— Start of Raw records —

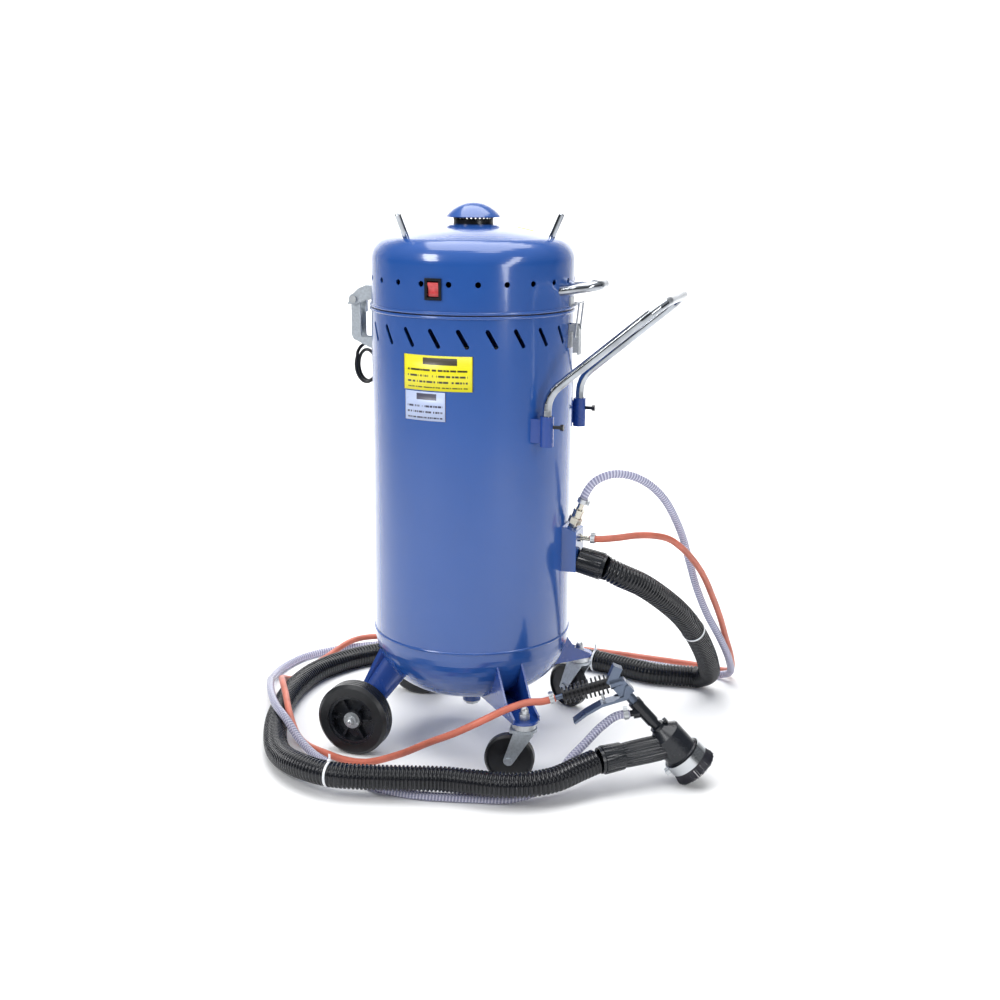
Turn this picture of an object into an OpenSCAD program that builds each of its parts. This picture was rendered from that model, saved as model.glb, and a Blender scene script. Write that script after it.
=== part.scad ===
// Portable abrasive blaster with vacuum recovery: a wheeled steel tank with a
// hinged lid that holds the vacuum motor, a push handle, a port box with three
// hoses, and a blast gun inside a recovery hood with a brush ring.
// Origin: on the floor, on the tank's axis. +X points to the push handle, +Z up.

/* [Tank] */
// Outside diameter of the tank and its lid
tank_d = 400; // [390:1:410]
// Thickness of the tank and lid steel
wall = 2.5; // [1.5:0.5:3]
// Height of the seam under the lid
seam_z = 899; // [890:1:910]
// Number of vent holes round the lid, and of slots round the tank
vent_count = 23; // [12:1:23]
// Height of the row of round holes in the lid
lid_hole_z = 957; // [945:1:970]
// Height of the middle of the row of slots
slot_z = 857; // [845:1:865]
// Length of one slot
slot_length = 41; // [30:1:44]

/* [Lid] */
// Height of the lid's crown
lid_top_z = 1061; // [1050:1:1070]
// Radius of the lid's shoulder
lid_shoulder_r = 48; // [40:1:60]
// Radius of the vent cap
vent_cap_r = 54; // [48:1:60]
// Diameter of the posts on the lid
post_d = 12; // [8:1:14]
// Width of the lid's grab handle
lid_handle_w = 96; // [80:2:110]

/* [Push handle] */
// Diameter of the handle tube
handle_d = 17; // [14:1:19]
// Distance between the handle's legs
handle_w = 232; // [200:2:240]
// Slope of the handle above the bend, in degrees
handle_slope = 40; // [30:1:50]

/* [Wheels] */
// Diameter of the fixed wheels
wheel_d = 150; // [140:2:156]
// Width of the fixed wheels' tyres
wheel_w = 42; // [36:1:46]
// Diameter of the swivel caster wheels
caster_d = 98; // [90:1:100]
// Distance from a caster's stem to its wheel's axle
caster_trail = 28; // [24:1:30]

/* [Hoses] */
// Diameter of the vacuum hose
vacuum_hose_d = 48; // [44:1:50]
// Diameter of the clear media hose
media_hose_d = 17; // [14:1:18]
// Diameter of the air hose
air_hose_d = 14; // [12:1:16]
// Diameter of the mains lead
lead_d = 7; // [6:0.5:8]

/* [Gun] */
// Angle of the gun's plane from the X axis, in degrees
gun_turn = 20; // [10:1:25]
// Distance of the gun's plane in front of the tank's axis
gun_offset = 257; // [255:1:265]

/* [Hidden] */
$fn = 64;

// Small allowances
run_gap = 0.05;
part_gap = 0.4;
cut = 1;

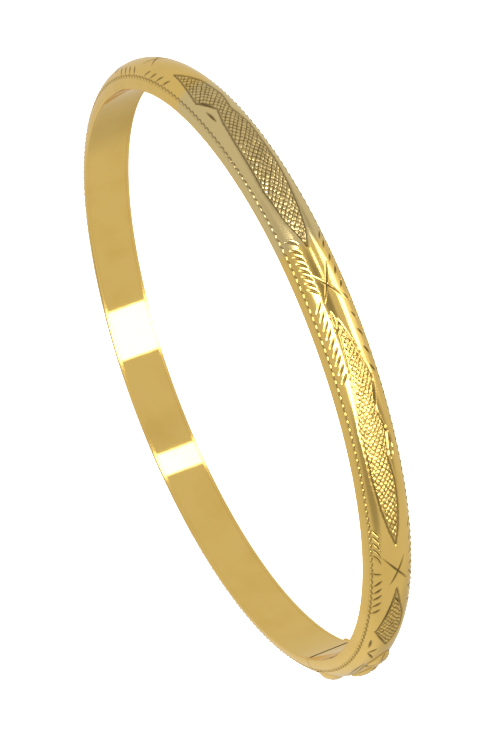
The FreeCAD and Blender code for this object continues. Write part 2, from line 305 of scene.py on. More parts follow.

— End of Raw records —

• **Objective**
Give the lines again, exactly as they stand, from the beginning of the data through the line with "handle, +Z up.".

• **Solution to the exercise**
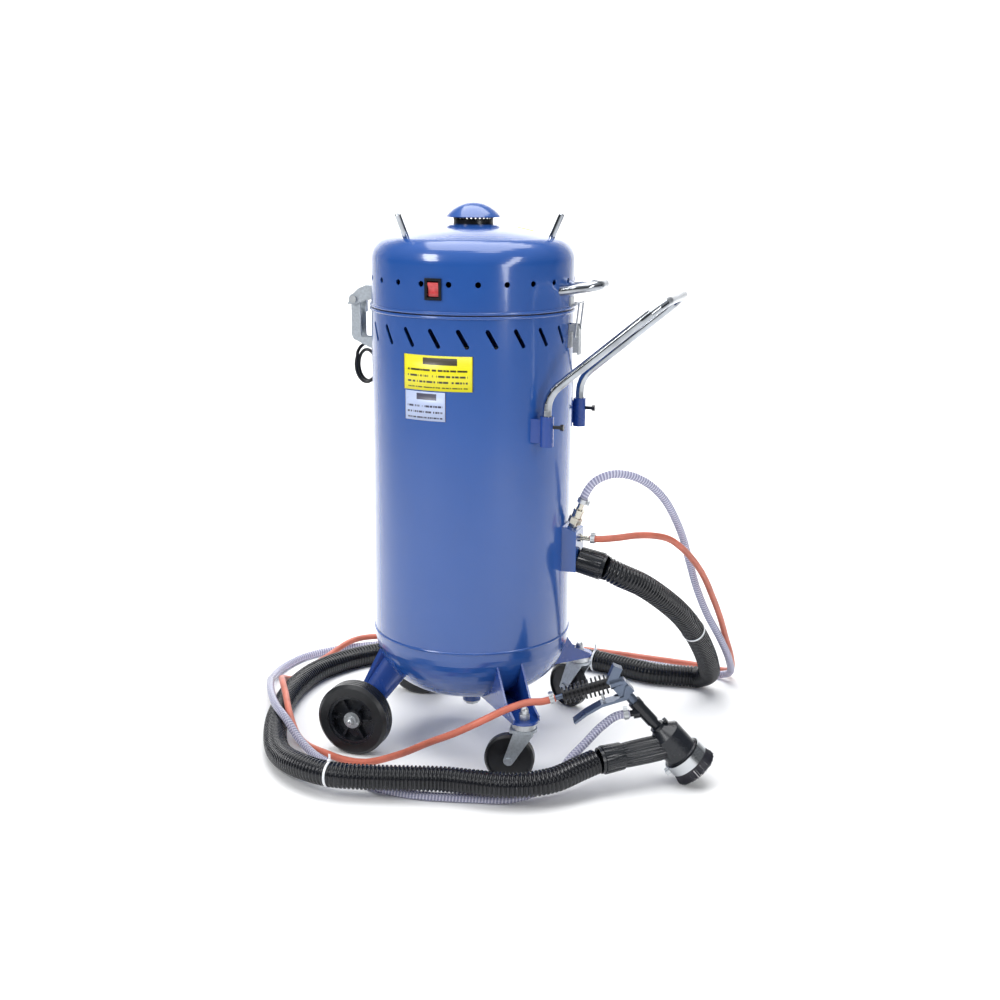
Turn this picture of an object into an OpenSCAD program that builds each of its parts. This picture was rendered from that model, saved as model.glb, and a Blender scene script. Write that script after it.
=== part.scad ===
// Portable abrasive blaster with vacuum recovery: a wheeled steel tank with a
// hinged lid that holds the vacuum motor, a push handle, a port box with three
// hoses, and a blast gun inside a recovery hood with a brush ring.
// Origin: on the floor, on the tank's axis. +X points to the push handle, +Z up.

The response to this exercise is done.